I wrote, produced, and shot the video for the song surrounded by beautiful, caring people in a safe environment. Creating this song allowed me to turn a negative experience into something positive.


Elaborate on your artist name and the title of the album.
My given name, Lydia Nicole, means Beautiful Victory. That is the working title of my album. I feel it best describes that glimmer of hope I’m writing to find in my songs – surviving what life is throwing at me.


Share your press release and review with us.
Singer/Songwriter Lydia Briggs releases a rock anthem for all women – Rock Bottom.
Debut EP due out later this year on her own label, Gin House Records…
Lydia Briggs, Cleveland-based singer/songwriter releases a new single, “Rock Bottom.” The track is available on all worldwide DSPs on August 9th. Partnering once again with Cleveland-based videographers, Clockwork 9 (Fallen Captive), the music video premieres on the day of the release on her YouTube channel.
With “Rock Bottom,” Lydia refuses to take refuge in silence. You may hear things you don’t want to hear, but let the suspicions seep in. Just as the iconic Ophelia was left with no sense of self, Lydia echoes this sentiment – never truly seen and being completely shut down. And the person who may have loved her once suddenly turns against her.
“Creating this video was extremely cathartic,” says Lydia Briggs. “My songs stem from real-life experiences. So writing Rock Bottom is the first step to overcome the powerlessness I sometimes feel as a young woman.
The video allowed me to express my fear, anger, and sadness in a safe place. And I was able to do this in a beautiful way with a really fun crew around me.”

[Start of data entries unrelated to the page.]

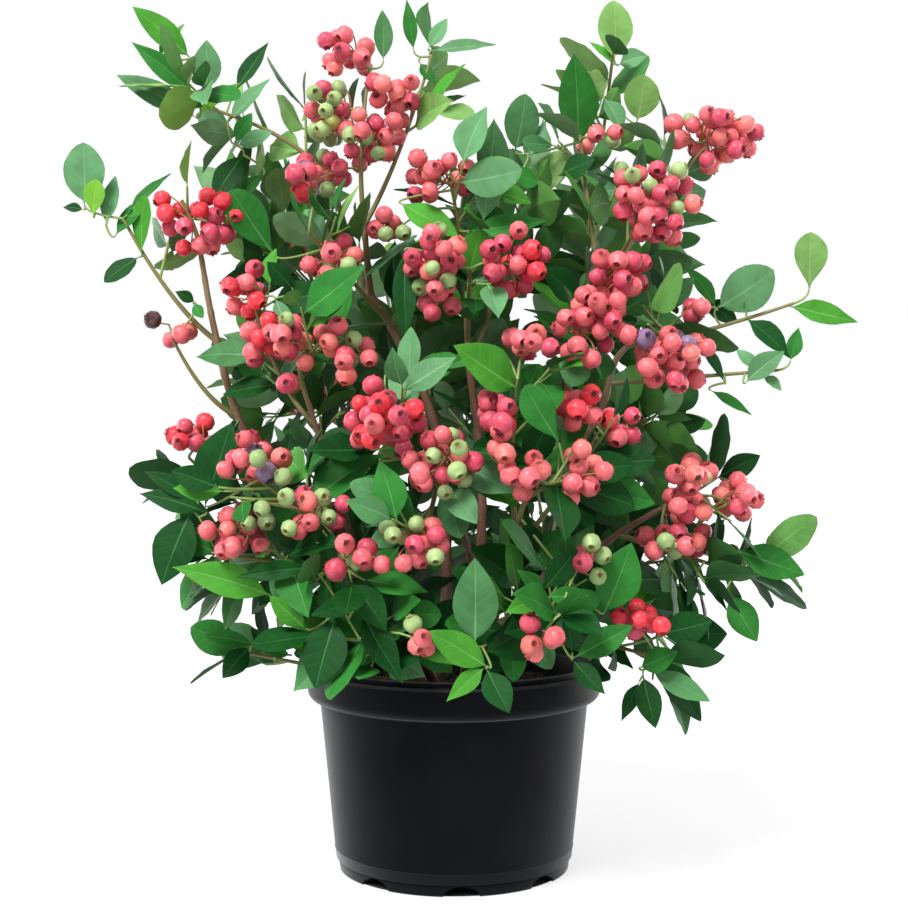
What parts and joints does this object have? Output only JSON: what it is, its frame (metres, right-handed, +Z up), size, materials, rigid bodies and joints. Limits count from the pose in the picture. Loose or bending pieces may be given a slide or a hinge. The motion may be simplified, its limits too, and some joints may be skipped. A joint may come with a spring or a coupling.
{
  "type": "blueberry bush in a pot",
  "caption": "Fruiting blueberry bush with upright canes, leafy sprays and trusses of pink berries, in a round black nursery pot.",
  "frame": {"origin": "middle of the pot's flat underside", "axes": "+Z up along the pot's axis, +X to the right as seen from the side that is seen first, which faces -Y"},
  "size_m": [0.512, 0.4042, 0.5823],
  "materials": {
    "pot_plastic": "moulded charcoal plastic with a soft sheen",
    "potting_mix": "crumbly moist potting mix",
    "bark": "smooth brown to reddish bark",
    "foliage": "satin green leaves with pink berries"
  },
  "bodies": {
    "root": {"pot": "pot_plastic", "potting_mix": "potting_mix", "cane_left": "bark", "cane_crest": "bark", "cane_centre": "bark", "cane_right": "bark", "cane_low_right": "bark", "cane_front_left": "bark", "cane_front_right": "bark", "cane_back_left": "bark", "cane_back_right": "bark", "bough_crest_fork": "bark", "bough_right_fork": "bark", "bough_inner_left": "bark", "bough_centre_front": "bark", "bough_back_low": "bark", "spray_upper_left": "foliage", "spray_crest": "foliage", "spray_crest_right": "foliage", "spray_heart": "foliage", "spray_heart_back": "foliage", "spray_left_shoulder": "foliage", "spray_left_truss": "foliage", "spray_left_shoot": "foliage", "spray_left_spur": "foliage", "spray_left_chain": "foliage", "spray_left_heart": "foliage", "spray_left_side": "foliage", "spray_left_middle": "foliage", "spray_low_left": "foliage", "spray_front_left": "foliage", "spray_front_middle": "foliage", "spray_middle_left": "foliage", "spray_middle": "foliage", "spray_centre": "foliage", "spray_middle_right": "foliage", "spray_front_right": "foliage", "spray_right_heart": "foliage", "spray_right_middle": "foliage", "spray_right_shoulder": "foliage", "spray_right_crest": "foliage", "spray_upper_right": "foliage", "spray_top": "foliage", "spray_right_shoot": "foliage", "spray_right_low_shoot": "foliage", "spray_right_inner": "foliage", "spray_right_truss": "foliage", "spray_right_side": "foliage", "spray_low_right": "foliage", "spray_front_low_right": "foliage", "spray_front_low_left": "foliage", "spray_low_left_twig": "foliage", "spray_back_left": "foliage", "spray_back_left_middle": "foliage", "spray_back_left_low": "foliage", "spray_back_middle": "foliage", "spray_back_low": "foliage", "spray_back_right": "foliage", "spray_back_right_middle": "foliage", "spray_back_right_low": "foliage"}
  },
  "joints": []
}
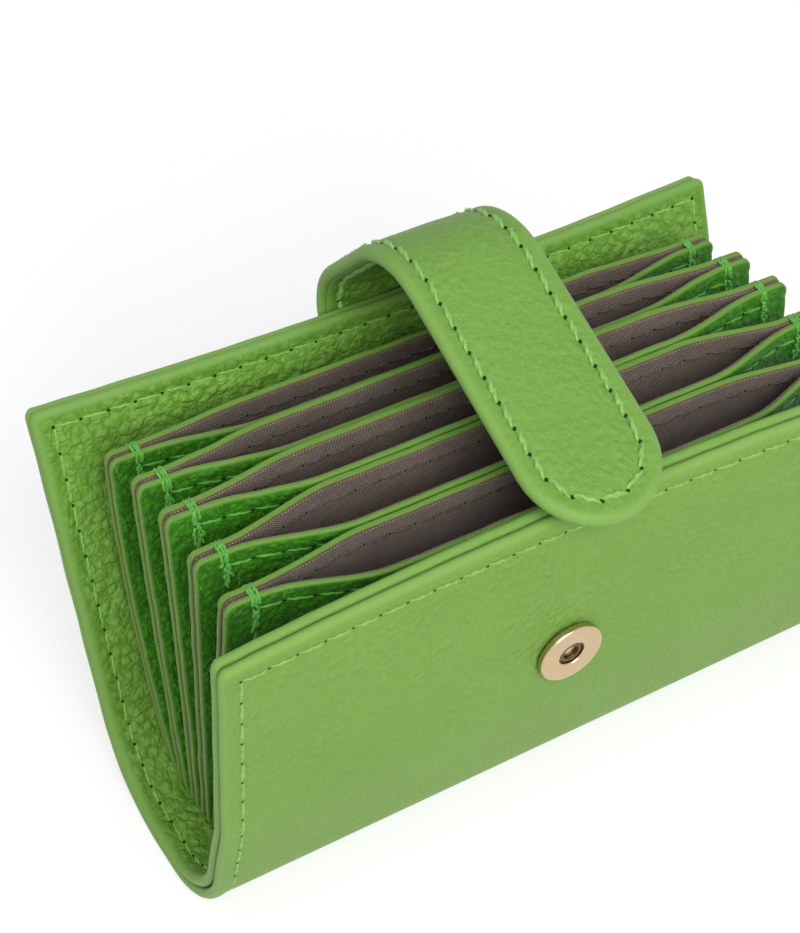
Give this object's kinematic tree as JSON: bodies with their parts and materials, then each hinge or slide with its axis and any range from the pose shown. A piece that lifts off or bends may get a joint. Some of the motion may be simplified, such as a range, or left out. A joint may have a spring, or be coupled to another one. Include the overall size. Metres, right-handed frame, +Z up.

Born and raised a mile from the Rock & Roll Hall of Fame, Lydia Briggs has been playing piano non-stop since the age of 5. At 13, she began writing songs, filed for her first business at 14 (her independent label, Gin House Records), and copyrighted all of her material. At 15, Lydia teamed with producer Jim Wirt to record her first six songs and began releasing singles through her distribution partner, AWAL.
The 16-year-old musician is blessed with a pure voice, blues-influenced piano style, and a bohemian sensibility. Reflecting on her idol, Regina Spektor, Briggs’s brain-voice connection runs from her fingers to her heart – singing and playing the piano like one.